The Zookeeper’s Wife recounts how dangerously humans bridle unruly instincts, not always playing by nature’s rules. Author Diane Ackerman uses the diary of the zookeeper’s wife, Antonina, as well as other historical artifacts to transport readers back to a time of Polish revolution in WWII Warsaw. In efforts to protect passerby Jews seeking asylum, Antonina and her husband successfully save the lives of 300 Jews in the Warsaw Ghetto, by hiding them in animal cages and teaching them how to appear Aryan in the public eye. The Zookeeper’s Wife is a compelling, tragic story that asserts the serious outcomes of combining eugenics with hateful intentions. Additionally, this book was adapted into a movie back in 2017 and is available on the shelves as well.

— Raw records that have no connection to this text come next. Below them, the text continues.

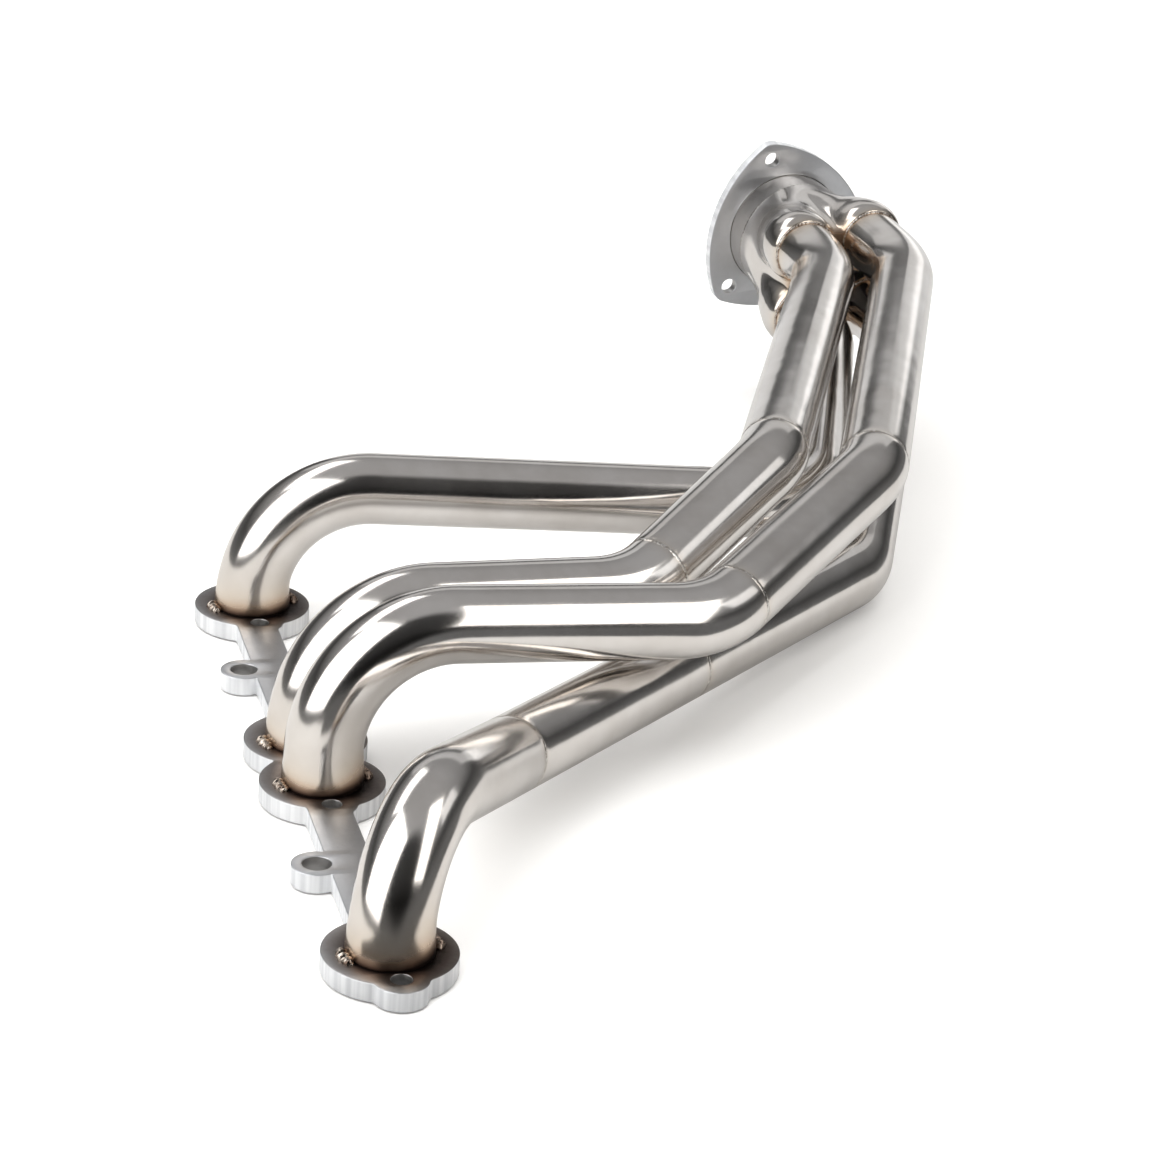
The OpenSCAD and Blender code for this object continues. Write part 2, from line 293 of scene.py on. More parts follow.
# Points round a tube, and the usual distance between its rings. The bore has one ring in BORE_EVERY
AROUND = 80
STEP = 3.0
BORE_EVERY = 3
# Extra rings near the ends, beside each seam and where the tube leaves the plate
END_RING = 0.6
SEAM_RINGS = (-4, -2.5, -1.2, 1.2, 2.5, 4)
FOOT_RINGS = (FLARE_START, -0.1, FLARE_FULL, 1.0)


def faded(strength, distance, length):
    return strength * math.exp(-distance / length)


def tube_heat(k, s, outward):
    """How strongly welding has tinted tube k at distance s, on the side that faces outward."""
    foot = max(s - FOOT_AT, 0)
    end = max(LINES[k].length - INSERT_D - s, 0)
    uneven = FOOT_FADE_WAVE * math.sin(5 * outward[1] + 2 * k)
    fade = FOOT_FADE + FOOT_FADE_SIDE * max(outward[0], 0) + uneven
    heat = faded(FOOT_TINT, foot, fade) + faded(STRAW_TINT, foot, STRAW_FADE)
    heat = max(heat, faded(MOUTH_TINT, end, MOUTH_FADE))
    for seam in SEAMS[k]:
        heat = max(heat, faded(SEAM_TINT, abs(s - seam), SEAM_FADE))
    return heat


def tube_radius(k, s):
    foot = s - FOOT_AT
    opening = smoothstep(FLARE_START, FLARE_FULL, foot)
    flare = FOOT_FLARE * (1 - smoothstep(0, FOOT_FLARE_LEN, foot)) * opening
    dip = sum(SEAM_DIP * math.exp(-((s - seam) / SEAM_DIP_LEN) ** 2) for seam in SEAMS[k])
    return TUBE_R + float(flare) - dip


def make_tube(name, k, s0, s1, node, materials):
    """A hollow length of tube k between two distances along it."""
    count = max(2, math.ceil((s1 - s0) / STEP) + 1)
    distances = list(np.linspace(s0, s1, count))
    marks = [s0 + END_RING, s1 - END_RING]
    marks += [seam + offset for seam in SEAMS[k] for offset in SEAM_RINGS]
    marks += [FOOT_AT + offset for offset in FOOT_RINGS]
    distances = sorted(distances + [s for s in marks if s0 < s < s1])
    verts, heat = [], []
    angles = np.linspace(0, 2 * math.pi, AROUND, endpoint=False)
    frames = carried_frames(LINES[k], distances)
    for s, (point, _, a, b) in zip(distances, frames):
        r = tube_radius(k, s)
        for t in angles:
            outward = math.cos(t) * a + math.sin(t) * b
            verts.append(point + r * outward)
            heat.append(tube_heat(k, s, outward))
    rows = len(distances)
    faces = grid_faces(rows, AROUND)
    inner_base = len(verts)
    inner = [f for i, f in enumerate(frames) if i % BORE_EVERY == 0 or i == rows - 1]
    for point, _, a, b in inner:
        verts.extend(point + BORE_R * (math.cos(t) * a + math.sin(t) * b) for t in angles)
        heat.extend([0.0] * AROUND)
    outer_faces = len(faces)
    faces += grid_faces(len(inner), AROUND, inner_base, flip=True)
    last_outer = (rows - 1) * AROUND
    last_inner = inner_base + (len(inner) - 1) * AROUND
    for j in range(AROUND):
        n = (j + 1) % AROUND
        faces.append((j, inner_base + j, inner_base + n, n))
        faces.append((last_outer + j, last_outer + n, last_inner + n, last_inner + j))
    face_material = [0] * outer_faces + [1] * (len(faces) - outer_faces)
    make_piece(name, verts, faces, [node], materials, face_material, heat=heat)


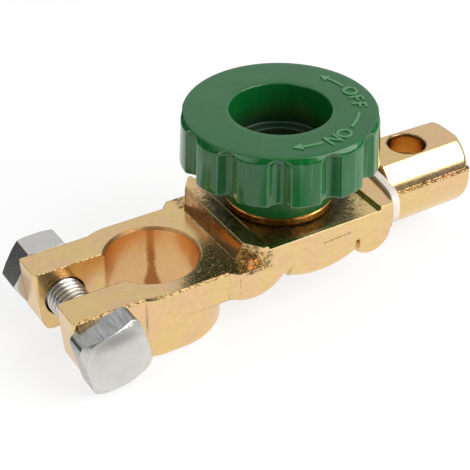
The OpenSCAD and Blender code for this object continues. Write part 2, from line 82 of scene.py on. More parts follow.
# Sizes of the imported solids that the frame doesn't name
BOLT_RADIUS = 4 * MM
SCREW_RADIUS = 5 * MM
SCREW_HEAD_LOW = SCREW_HEAD_TOP - 5.5 * MM
HEX_HALF = math.pi / 6  # half of one side of the screw's hexagon head
HEX_REACH = 13.5 / 2 / math.cos(HEX_HALF) * MM  # out to the hexagon's corners
LOBE_TURN = math.radians(12)  # the middle of the first lobe

# Places on the casting and the post, in millimetres as the materials count
BORE = MOUNTS["post_bore"]["dims"]["r_mm"]
HOLE = MOUNTS["cable_hole"]["dims"]["r_mm"]
HOLE_X = MOUNTS["cable_hole"]["pos_m"][0] / MM
TOP = 15.0  # the clamp's top
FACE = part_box("contact_washer")[0].z / MM  # the block's face under the contact flange
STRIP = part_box("clamp_body")[1].z / MM  # the top of the strips at the block's ends
FLAT = MOUNTS["cable_face"]["pos_m"][2] / MM  # the flat on the post
SPLIT = 16.25  # the middle of the post's split
RIDGE = 17.85  # the strip beside the ramp
BLOCK_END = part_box("clamp_body")[1].x / MM  # the block's end at the post
EAR = EAR_FACE / MM

# How finely pieces are made
WELD = 0.002 * MM
THREAD_WELD = 0.005 * MM
THREAD_STEPS = 48
LOBE_STEPS = 40
BEVEL_SAMPLES = 6

# One turn of a thread from root to root: steps outwards in depths and along in pitches
THREAD = (
    (0, 0.12), (0.85, 0.32), (0.15, 0.05), (0, 0.08), (-0.15, 0.05), (-0.85, 0.32), (0, 0.06))
# A capital letter's height as a share of the font's size
CAPITAL = 0.7

# Angles of the marks round the knob in degrees: the letters, the start and end of each
# arrow's bar with its head and its way, and the bar between the two words
LETTERS = (("O", -71.5), ("N", -83.2), ("O", -6), ("F", -17.2), ("F", -27))
ARROWS = ((-91.5, -107, -109.5, -1), (19, 3.2, 21.5, 1))
BETWEEN = (-38.5, -60.5)

# Colours of small areas
WHITE = (1.0, 1.0, 1.0)
GLOW = (0.80, 0.34, 0.08)  # the bore's wall near its top
GLINT = (0.62, 0.46, 0.17)  # painted glints of gold in the knob's painted reflection, and a painted highlight on the strip's step
SLOPE_SHADE = (0.30, 0.18, 0.05)  # painted shade on the slopes beside the ramp
EDGE_HIGHLIGHT = (0.95, 0.72, 0.34)  # painted highlight along the edges
CREST_HIGHLIGHT = (0.95, 0.80, 0.40)  # painted highlight along the block's top edges
THREAD_ROOTS = (0.10, 0.09, 0.06)  # darker down in the bolt's thread
PRESSED = (0.20, 0.21, 0.23)  # lines along the sides of the bolt's head
RUBBED = (0.85, 0.84, 0.82)  # edges of the head and the nut
SCOOP_HIGHLIGHT = (0.17, 0.34, 0.15)  # painted highlights on the edges beside the knob's scoops


# Sizes and colours that a user would change

class CastingLook(bpy.types.PropertyGroup):
    """Finish of the cast clamp and the cable post"""
    gold: FloatVectorProperty(
        name="Plating", description="Colour of the gold plating",
        default=(0.80, 0.572, 0.258), subtype="COLOR", min=0, max=1)
    rose: FloatVectorProperty(
        name="Warm patches", description="Colour of the plating's rosy patches",
        default=(0.80, 0.535, 0.295), subtype="COLOR", min=0, max=1)
    bore: FloatVectorProperty(
        name="Bore", description="Colour of the bore's wall",
        default=(0.76, 0.45, 0.19), subtype="COLOR", min=0, max=1)
    stain: FloatVectorProperty(
        name="Stain", description="Colour of the dark brown stains in corners and along edges",
        default=(0.09, 0.042, 0.012), subtype="COLOR", min=0, max=1)
    stain_light: FloatVectorProperty(
        name="Thin stain", description="Colour where the stains are thin",
        default=(0.33, 0.11, 0.020), subtype="COLOR", min=0, max=1)
    # The dark colour round the contact flange is a painted reflection of the knob's dark underside
    knob_reflection: FloatVectorProperty(
        name="Film", description="Colour of the dark film round the contact flange",
        default=(0.075, 0.085, 0.026), subtype="COLOR", min=0, max=1)
    seam: FloatProperty(
        name="Seam", description="Direction of the stained seam in the bore",
        default=math.radians(64), min=-math.pi, max=math.pi, subtype="ANGLE")
    edge: FloatProperty(
        name="Edge", description="Width of the worn edges",
        default=0.3 * MM, min=0.05 * MM, max=0.6 * MM, precision=5, unit="LENGTH")


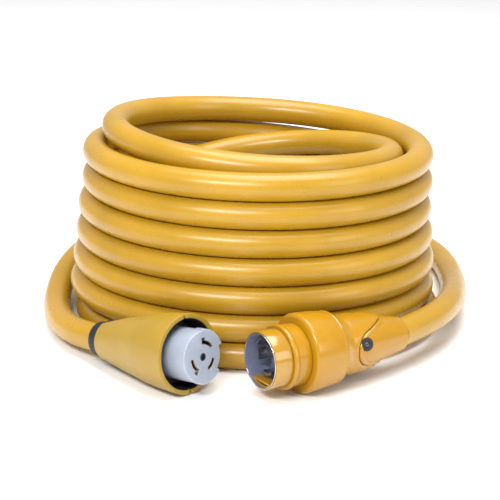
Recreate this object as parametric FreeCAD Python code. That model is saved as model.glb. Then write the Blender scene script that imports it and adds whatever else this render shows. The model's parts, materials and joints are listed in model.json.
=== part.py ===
"""Coiled 50 A shore power cord: a jaw-clamp connector, a moulded locking plug, and the cord between them.

Every size is in millimetres, +Z is up, and the cord lies on the plane z = 0. The coil is drawn round the
Z axis. Each end is drawn along its own local +Z axis (X across, Y up) and then laid beside the coil:
the connector's local Z points out of its mouth, and the plug's points back towards the cord, so that
the two ends share one contact layout. At the end everything moves so that the origin is under the
centre of the object's box.
"""
import FreeCAD, Part

import os
from math import cos, degrees, hypot, pi, radians, sin, tan

from FreeCAD import Matrix, Placement, Vector

# ---- cord -------------------------------------------------------------------------------------------
CORD_D = 26.0                  # outside diameter of the jacket
COIL_LEVELS = 7                # turns that lie one on another in the outer wall of the coil
COIL_BASE_R = 168.6            # centreline radius of the lowest turn
COIL_TOP_R = 158.6             # centreline radius of the highest turn of the wall
COIL_INNER_R = 116.0           # radius of the clear middle of the coil
CREST_R = 136.0                # centreline radius of the turn that lies on top
CREST_TOP = 205.0              # height of the top of that turn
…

NeuroTribes by Steve Silberman

Book – Autism spectrum disorders exploded into the public consciousness in the early 2000s, along with worries that this sudden uptick in diagnoses meant that something unnatural was happening to children, something that had never been seen before. Really, Silberman explains, with great and gracious detail, our understanding of what “normal” development looks like and how eccentricity shades into disability is changing. In this book, he follows the history of autism and the researchers, parents, and people with autism who shaped our understanding of the different ways the human brains can work.

This isn’t a nice history; people have, historically speaking, not been nice to other people who have disabilities or even just differences that make them annoying. And since Hans Asperger and Leo Kanner, who shaped our modern understanding of autism, were physicians working in Austria and Germany in the mid-twentieth century, eugenics and genocide play a large role in early chapters. It gets better after the Nazis, but that’s not a very high bar to clear. The way people diagnosed with autism have been treated under the guise of helping them to become “normal” is upsetting at best. And yet, I found this a very hopeful book. Despite the burying of Asperger’s research; despite the litany of abuse and mistreatment; despite the struggles autistic people still face in being understood, accepted, and listened to; Silberman paints a picture of a flourishing subsection of humanity, one with astounding gifts and a great uniqueness, one which is ready, in this age of technology, to come into its own.